A seventh person was unaccounted for, the Chaffee County Sheriff’s Department said.
The slide occurred at about 11 a.m. Monday on the trail to Agnes Vaille Falls in the Pike and San Isabel National Forest, an easy day hike about a 2 1/2 hour drive southwest of Denver.
Officials say Gracie Johnson, 13, was hiking with family members at the time of the rock slide. Johnson was extracted from the slide and flown to Children’s Hospital, sheriff’s spokesman Dave Cotten said. Doctors at the Aurora hospital are not revealing details about her condition but authorities in Chafee County said Johnson suffered a broken leg and is expected to recover.
The names and hometowns of the deceased and missing hikers haven’t been released. Rescuers from at least five agencies were working at the scene Monday but said the recovery effort wouldn’t begin until Tuesday morning.
The slide included boulders the size of cars. There are engineers from the Climax mine near Leadville who were called in to assess the massive scene, where the ground is still unstable. It’s likely a collapse of rock above the steep walls on a route for people heading towards the falls.
“At the time when rescue people went into the slide … they encountered rocks falling and more rocks sliding. We pulled them back out of there and called in local geologist Fred Henderson who assessed the situation and says that there is still a lot of loose rock up above,” Chaffee County Undersheriff John Spezze said.
Crews were also dealing with a lack of light.
The Chaffee County Times reported that Johnson’s parents Dwayne and Dawna Johnson are both coaches for the school district in nearby Buena Vista and that Johnson is a student at McGinnis Middle School. The paper reported that her older sister and brother are current and former students of Buena Vista High School.
Community members gathered at the high school Monday night to pray for Johnson and mourn for those who died.
The trail is below Mount Princeton, a 14,197 foot peak. The National Forest Service describes the trail as short and relatively easy.

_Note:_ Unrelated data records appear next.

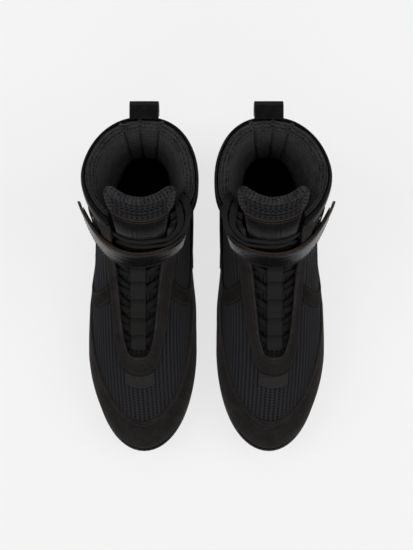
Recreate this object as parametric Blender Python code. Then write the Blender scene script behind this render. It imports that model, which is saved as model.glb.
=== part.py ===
"""A pair of boxing boots, built as separate sub-parts.

Metres, +Z up, toes towards -Y, the boots' soles on z = 0 and the pair's mirror plane at x = 0.
Tables below are in millimetres. The left boot is on the +X side, and the right one mirrors it.

A boot's outside is a stack of rings. Ring v runs in a sloping plane from a point on the front
line to a point on the back line, so a place on the boot is (u, v, offset): u goes round the ring
from the front line (0) to the back line (1 on the outer side, -1 on the inner side), v goes up
the boot, and offset is the distance outwards from the face of the upper.
"""

import math

import bmesh
import bpy
import numpy as np

for old in list(bpy.data.objects):
    bpy.data.objects.remove(old, do_unlink=True)

MM = 0.001

# The front line and the back line: ring number, y, z, and x of the front line's middle.
FRONT_LINE = (
    (0, -149, 7.1, 59.8), (1, -151.3, 12, 59.8), (2, -150.3, 22, 59.8), (3, -143.7, 32.5, 59.8),
    (4, -123.4, 43, 60.2), (5, -92, 52, 62), (6, -64, 60, 62.8), (7, -35, 71, 62.6),
    (8, -7, 85, 61.8), (9, 13, 102, 60.8), (10, 24.5, 120, 60), (11, 31, 138, 58.5),
    (12, 36.5, 152, 57.5), (13, 43, 163.5, 56.5), (14, 50, 171.5, 56), (15, 58, 179, 55.5),
)
BACK_LINE = (
    (0, 134, 7.1, 55), (1, 137.5, 13, 55), (2, 139, 24, 55), (3, 139.6, 36, 54.8),
    (4, 139.4, 48, 54.5), (5, 138.4, 60, 54.2), (6, 136.6, 73, 53.8), (7, 134.6, 87, 53.4),
    (8, 133, 101, 53), (9, 132.4, 115, 52.6), (10, 132.8, 129, 52.2), (11, 134.2, 144, 51.8),
    (12, 136.4, 159, 51.4), (13, 138.8, 173, 51.1), (14, 140.6, 184, 51), (15, 141.6, 194, 51),
)
LAST_RING = 15
COLLAR_RING = 14  # the collar's edge
# Length of a ring's rounded ends: ring number, front on the outer side, on the inner side, back.
END_LENGTHS = (
    (0, 94, 94, 42), (4, 92, 92, 44), (6, 88, 86, 46), (8, 70, 62, 48), (10, 54, 42, 50),
    (12, 56, 34, 54), (14, 52, 32, 59), (15, 54, 32, 60),
)
FRONT_POWER = 2.0
BACK_POWER = 2.3
# Half the width between the side walls, by height (rows) and by y (columns).
WIDTH_Y = (-150, -110, -60, -20, 20, 60, 100, 140)
WIDTH_Z = (5, 25, 45, 70, 100, 130, 160, 186)
WIDTH = (
    (45, 45, 46, 44.5, 39, 35.5, 34.5, 34),
    (49.6, 49.3, 49.9, 49.2, 44.5, 41, 38.5, 37.5),
    (45.5, 45.5, 46, 46, 43.6, 42, 39.5, 38),
    (43, 43.5, 44, 44, 43.2, 42, 39, 37),
    (42, 42.5, 43, 43, 42.8, 42, 39, 36.5),
    (43, 43, 43, 43, 43.5, 43.5, 42, 39),
    (44, 44, 44, 44, 45, 46, 45.5, 43),
    (47, 47, 47, 47, 48, 48.6, 48.4, 47),
)
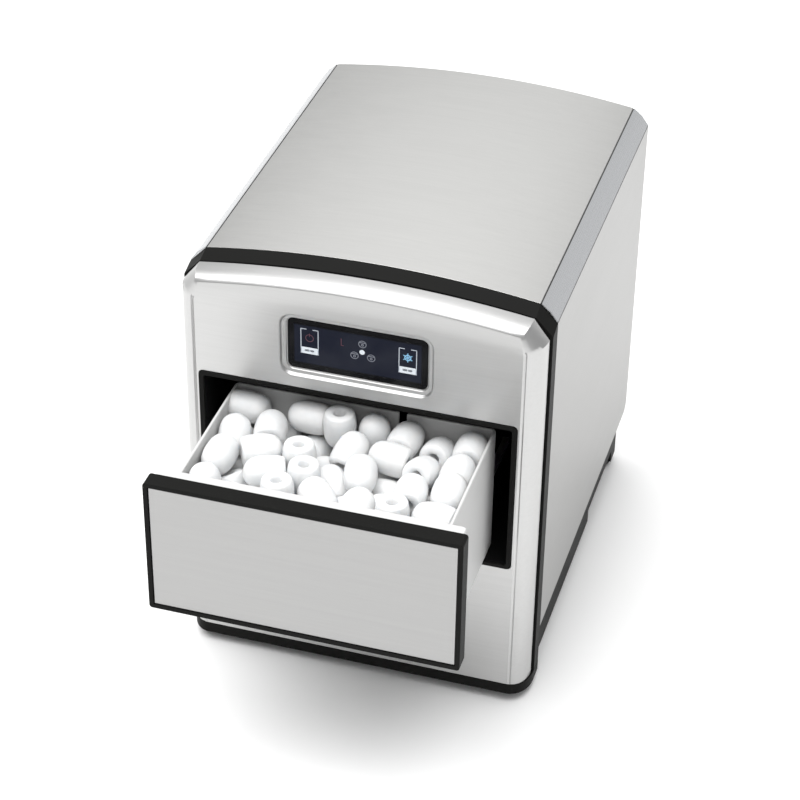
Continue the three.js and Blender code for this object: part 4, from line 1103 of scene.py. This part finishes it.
@dataclass
class Display:
    """The glass of the display and the marks printed on it."""

    proud: float = 0.00006
    print_gap: float = 0.00002  # the prints lie this much before the glass
    star_gap: float = 0.00003
    key_size: tuple[float, float] = (14.0, 21.6)
    key_line: float = 0.6

    def build(self) -> None:
        """Builds the glass, its marks and what holds it."""
        self.low, self.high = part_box("display_window")
        glass = DisplayGlass(
            "display_glass", "black_glass", (0.004, 0.004, 0.005), 0.1, tuple(self.low), tuple(self.high)
        )
        refine(["display_window"], glass, 0.0004, 3)
        refine(["display_housing"], Finishes.black)
        refine(["display_board"], Finishes.board, 0.0002)
        self.key("left_key", -37.2, 18.6, Finishes.pale_print)
        self.key("right_key", 38.7, 20.6, Finishes.pale_print)
        self.ring("power_ring", -37.2, 15.4, 3.0, 0.55, Finishes.red_print, 24)
        self.bar("power_stroke", -37.2, 12.8, 0.55, 3.0, Finishes.red_print)
        self.snow_star(38.7, 17.4)
        self.bar("mark_tick", -12.6, 13.8, 0.6, 6.2, Finishes.red_print)
        self.bar("mark_foot", -11.6, 16.7, 2.0, 0.6, Finishes.red_print)
        self.ring("dot", 3.6, 19.6, 1.05, 2.1, Finishes.white_print, 16)
        for name, x, down in (("small", 3.8, 12.6), ("medium", -2.3, 23.4), ("large", 10.6, 23.4)):
            self.cup(name, x, down)

    def at(self, x: float, down: float) -> tuple[float, float]:
        """The place of a mark in the object's frame, from millimetres off the middle and below the top."""
        return x * MM, self.high.z - down * MM

    def lay(self, piece: Piece, finish: Finish) -> None:
        """Gives a flat mark its thickness and its print."""
        piece.modify("SOLIDIFY", thickness=self.proud, offset=1.0)
        piece.finish(finish, "cabinet", (), None)

    def bar(self, name: str, x: float, down: float, wide: float, tall: float, finish: Finish) -> None:
        """A small bar with rounded ends.

        Args:
            name: Its name.
            x: Its middle across.
            down: Its middle below the glass's top.
            wide: Its width in millimetres.
            tall: Its height in millimetres.
            finish: Its print.
        """
        middle_x, middle_z = self.at(x, down)
        reach, rise = wide * MM / 2, tall * MM / 2
        across, upright = (middle_x - reach, middle_x + reach), (middle_z - rise, middle_z + rise)
        piece = Piece.sheet(name, across, upright, self.low.y - self.print_gap)
        piece.pick(Part.CORNERS)
        bpy.ops.mesh.bevel(offset=min(reach, rise) * 0.5, segments=3, affect="VERTICES")
        self.lay(piece, finish)

    def ring(
        self, name: str, x: float, down: float, radius: float, line: float, finish: Finish, sides: int
    ) -> None:
        """A ring, or a dot where the line is twice the radius.

        Args:
            name: Its name.
            x: Its middle across.
            down: Its middle below the glass's top.
            radius: The radius of its line.
            line: The line's width.
            finish: Its print.
            sides: The number of its sides.
        """
        middle_x, middle_z = self.at(x, down)
        clear_selection()
        bpy.ops.mesh.primitive_circle_add(
            vertices=sides, radius=(radius + line / 2) * MM, fill_type="NGON",
            location=(middle_x, self.low.y - self.print_gap, middle_z), rotation=(math.pi / 2, 0, 0),
        )
        piece = Piece(bpy.context.object, name).applied()
        if line < 2 * radius:
            piece.pick(Part.FACES)
            piece.inset(line * MM)
            bpy.ops.mesh.delete(type="FACE")
        self.lay(piece, finish)

    def key(self, name: str, x: float, down: float, finish: Finish) -> None:
        """A touch key's frame, open at the top, over a label bar.

        Args:
            name: Its name.
            x: Its middle across.
            down: Its middle below the glass's top.
            finish: Its print.
        """
        wide, tall = self.key_size
        line = self.key_line
        for side, sign in (("left", -1), ("right", 1)):
            self.bar(f"{name}_{side}", x + sign * (wide - line) / 2, down, line, tall, finish)
            self.bar(f"{name}_top_{side}", x + sign * wide * 0.33, down - tall / 2, wide * 0.32, line, finish)
        self.bar(f"{name}_label", x, down + tall / 2 - 2.9, wide, 5.6, Finishes.white_print)
        for i, length in enumerate((3.4, 3.0)):
            across, below = x - 2.0 + 4.0 * i, down + tall / 2 - 2.9
            self.bar(f"{name}_word_{i}", across, below, length, 1.7, Finishes.dim_print)

    def snow_star(self, x: float, down: float) -> None:
        """A six-armed snow star round a small ring.

        Args:
            x: Its middle across.
            down: Its middle below the glass's top.
        """
        self.ring("star_ring", x, down, 2.3, 0.8, Finishes.blue_print, 18)
        middle_x, middle_z = self.at(x, down)
        for i in range(3):
            turn = i * math.pi / 3
            piece = Piece.sheet(
                f"star_arm_{i}", (middle_x - 0.35 * MM, middle_x + 0.35 * MM),
                (middle_z - 4.0 * MM, middle_z + 4.0 * MM), self.low.y - self.star_gap,
            )
            piece.pick(Part.CORNERS)
            bpy.ops.mesh.bevel(offset=0.25 * MM, segments=2, affect="VERTICES")
            bpy.ops.mesh.select_all(action="SELECT")
            bpy.ops.transform.rotate(
                value=turn, orient_axis="Y", center_override=(middle_x, self.low.y, middle_z)
            )
            self.lay(piece, Finishes.blue_print)

    def cup(self, name: str, x: float, down: float) -> None:
        """A small outlined cup that stands for a size of ice.

        Args:
            name: Its name.
            x: Its middle across.
            down: Its middle below the glass's top.
        """
        self.ring(f"cup_{name}", x, down, 2.9, 0.6, Finishes.dim_print, 20)
        self.bar(f"cup_{name}_lid", x, down - 1.3, 4.6, 0.7, Finishes.dim_print)
        self.ring(f"cup_{name}_core", x, down + 0.7, 0.8, 0.6, Finishes.dim_print, 12)


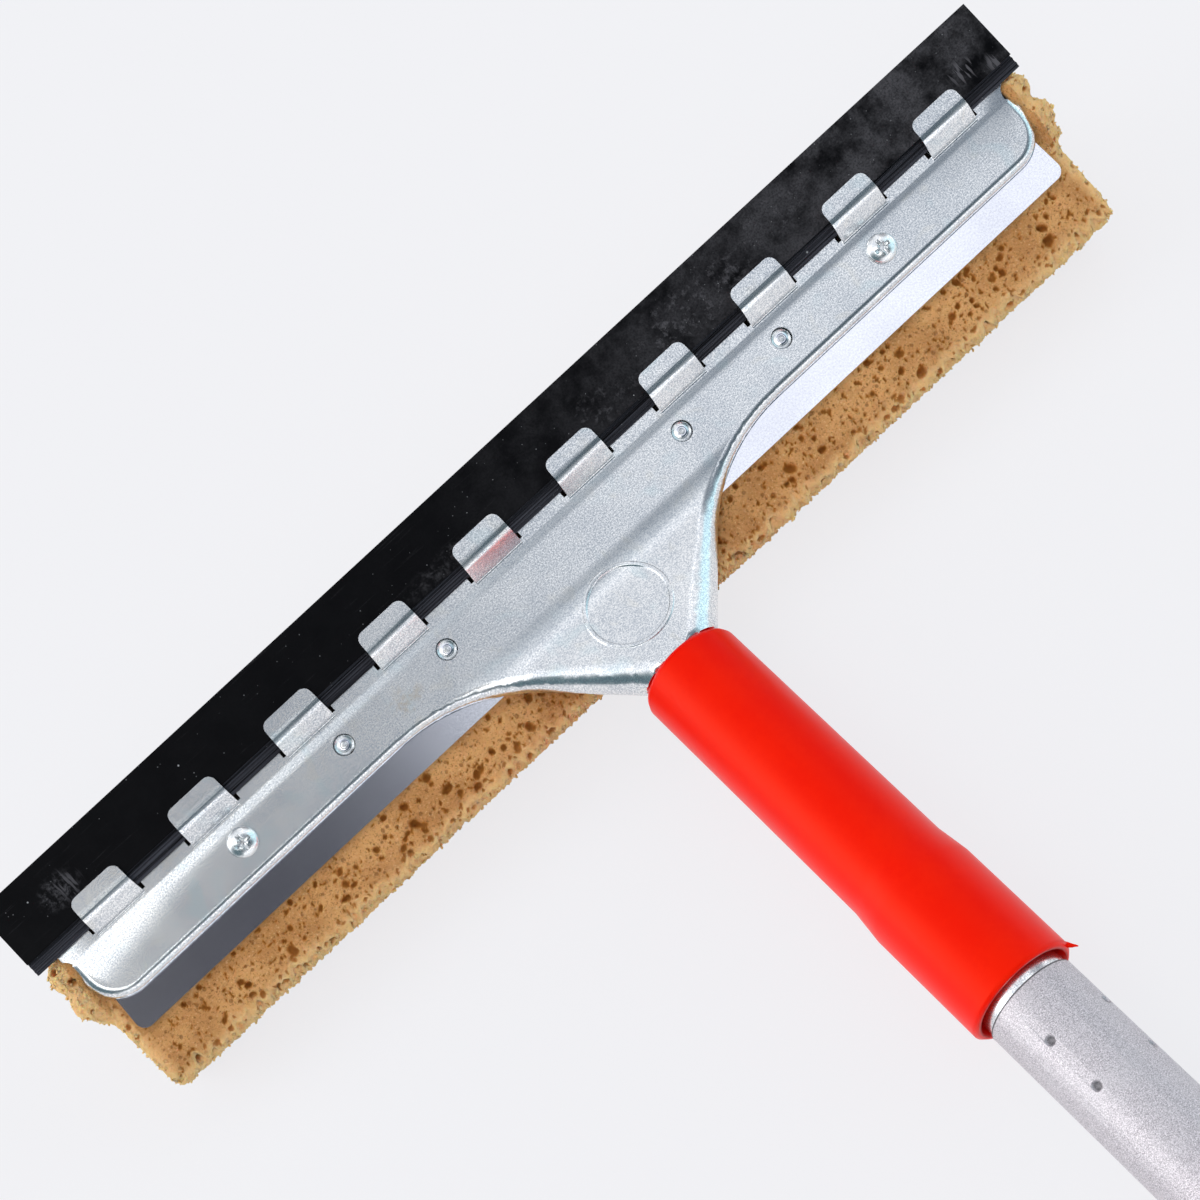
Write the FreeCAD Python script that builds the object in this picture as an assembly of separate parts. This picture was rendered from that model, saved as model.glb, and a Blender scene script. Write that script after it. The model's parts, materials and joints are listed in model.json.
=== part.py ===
"""Window scrubber: a pressed sheet-metal head with a rubber blade and a sponge, on a telescopic pole.

The head is modelled flat in its own frame: X along the blade, Y towards the pole, Z up out of the
sheet's top face, with the middle of the tab row at X = 0, Y = 0. Everything turned about the pole's
axis is modelled along +Y from the front rim of the sleeve, then leaned up by the neck's angle. At the
end the whole tool is laid on a level floor, on the sponge's rear edge and the pole's end cap, with
the origin under the middle of its box. All sizes are millimetres and degrees.
"""
import math
import os

import FreeCAD
import Part

V = FreeCAD.Vector
ORIGIN = V(0, 0, 0)
ACROSS = V(1, 0, 0)
ALONG = V(0, 1, 0)
UP = V(0, 0, 1)
OVERLAP = 1.0                # how far pieces that are joined or cut run past each other
SLACK = 0.01                 # for finding edges by their place

# Sheet-metal head plate
SHEET = 1.2
PLATE_LENGTH = 289.0
PANEL_FRONT = 4.7            # front wall of the raised panel
PANEL_STEP = 1.0             # the panel stands this far above the front strip
PANEL_SLOPE = 1.1            # run of the slope up to the panel
STEP_SHARE = 0.6             # the slope's inner face starts this share of the sheet lower
PLATE_REAR = 19.2
CORNER_RADIUS = 9.5
RIM_RADIUS = 2.6             # turned-down edge round the bar
RIM_DEPTH = 3.2
SIDE_START = 60.0            # the bar is plain outside this
NECK_ANGLE = 30.0
NECK_BEND_START = 17.6       # the bend begins a little inside the bar
NECK_BEND_RADIUS = 18.0
NECK_ARC_START = 58.0
NECK_ARC_RADIUS = 45.0
NECK_ARC_TURN = 45.0
NECK_RIM_RADIUS = 6.0        # the turned-down edge grows to this at the stem
NECK_RIM_DEPTH = 10.5
BLOCK_DEPTH = 14.0

# Tabs above the rubber, jaws below it
TAB_COUNT = 10
TAB_MARGIN = 2.5             # plate past the outermost tabs' pitches, each end
TAB_WIDTH = 13.9
TAB_TAPER = 0.35             # each side, root to tip
TAB_TIP = -5.6
TAB_CORNER = 2.0
TAB_SHOULDER = -0.9
TAB_ROOT = 3.6
TAB_ROOT_BEND = 1.4          # middle of the sheet
TAB_TOP_BEND = 4.2
JAW_TIP = -5.0
JAW_ROOT = 3.0
JAW_SLIT = 0.8
JAW_CORNER = 1.0

# Rubber blade
BLADE_OVERHANG = 5.5         # rubber past each end of the plate
BLADE_TIP = -17.5
BLADE_THICKNESS = 2.6
FLANGE_FRONT = -1.8
FLANGE_REAR = 1.5
FLANGE_THICKNESS = 1.3
RIB_RADIUS = 0.35
RIB_PLACES = (-0.95, 0.45)

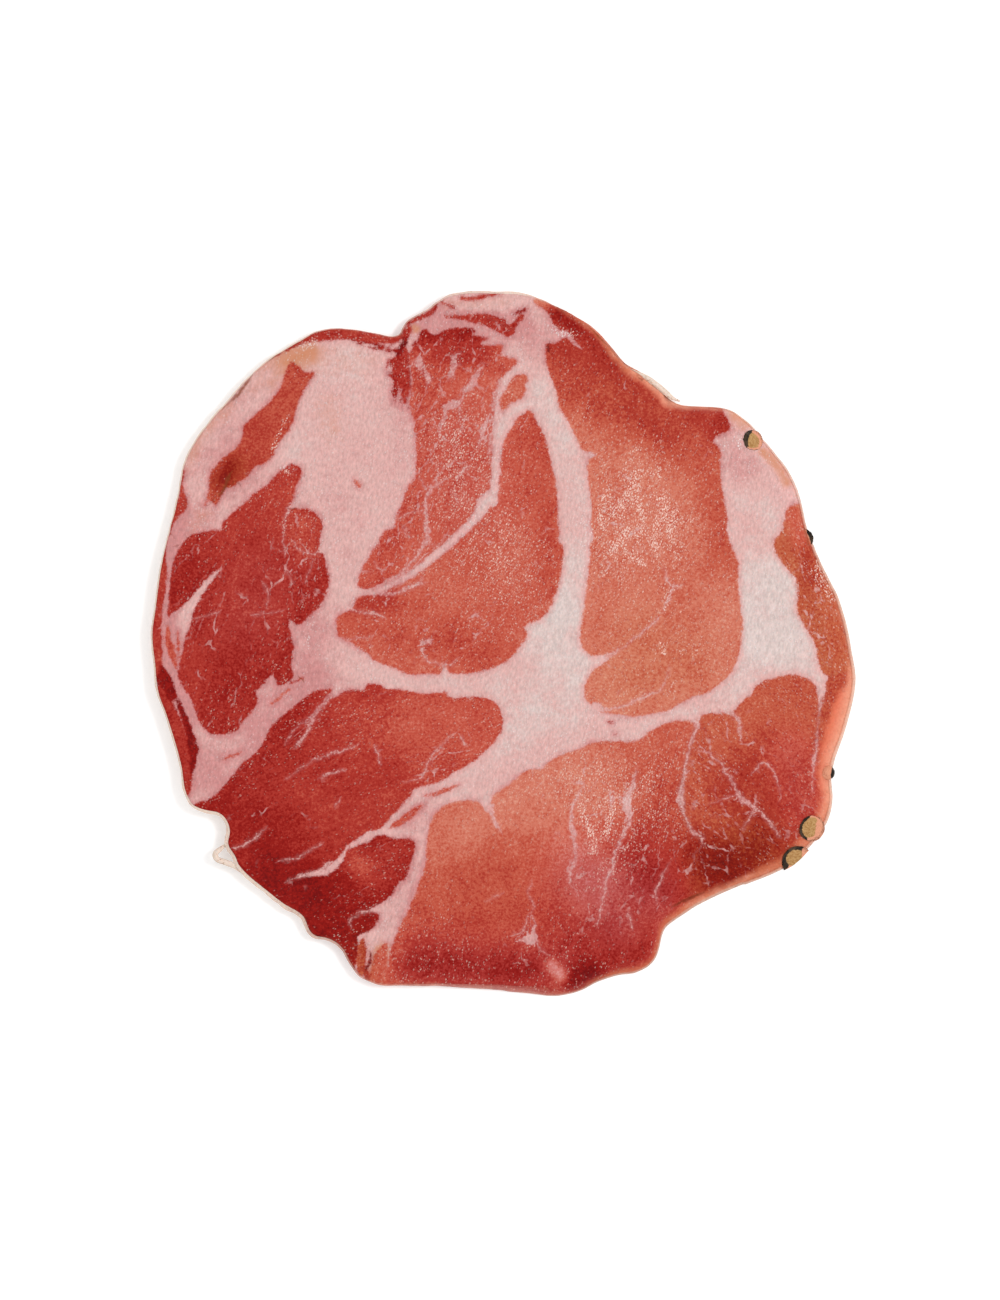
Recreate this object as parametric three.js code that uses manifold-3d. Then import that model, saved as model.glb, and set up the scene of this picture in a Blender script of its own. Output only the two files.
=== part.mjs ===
// A slice of coppa, dry-cured pork neck, lying flat with its marbled cut face up.
// Millimetres. +Z is up; +X and +Y point right and up as the slice is seen from above.
import * as THREE from "three";
import { mergeVertices } from "three/addons/utils/BufferGeometryUtils.js";
import Module from "manifold-3d";

// The slice
const THICKNESS = 2.6;
const KNIFE_SLANT = new THREE.Vector2(3.3, -0.9); // from the upper outline to the lower one
const EDGE_ROUND = 0.45; // how far in from the rim the cut face starts to drop
const EDGE_DROP = 0.3;
const WALL_BULGE = 0.2; // of the wall at half its height
const LEFT_LIFT = 1.3; // the left rim curls up off the board
const LIFT_TOWARDS = new THREE.Vector2(-0.98, -0.2);
const LIFT_BEGINS = 37; // from the middle of the slice, towards the lift
const LIFT_ENDS = 57;

// Relief of the cut face
const WAVE_HEIGHT = 0.14;
const FAT_HEIGHT = 0.2; // the fat stands proud of the dried lean
const FAT_SHOULDER = 1.2; // over which it rises

// The grid of rings that carries the form
const MEAN_RADIUS = 54;
const RIM_STEPS = 256;
const RING_GAP = 2.9;
const FACE_HALVINGS = [0.8, 0.4, 0.2]; // shares of the radius inside which a ring has half the points
const UNDERSIDE_HALVINGS = [0.9, 0.7];
const UNDERSIDE_RINGS = [0.5, 0.68, 0.78, 0.86, 0.93, 1];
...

The trail is one of the first hikes recommended to people new to the area and is also popular with tourists, said Margaret Dean, a regular hiker who has hiked the trail with her 7-year-old grandson.
Dean, a copy assistant at The Mountain Mail newspaper in Salida, said the trail is easily accessible and provides a view of the falls and the Chalk Creek Valley in the Collegiate Peaks, which contains many mountains over 14,000-feet tall.
Agnes Vaille, the waterfall’s namesake, was a Denver mountaineer who died in 1925 while attempting a difficult winter climb of Longs Peak in Rocky Mountain National Park.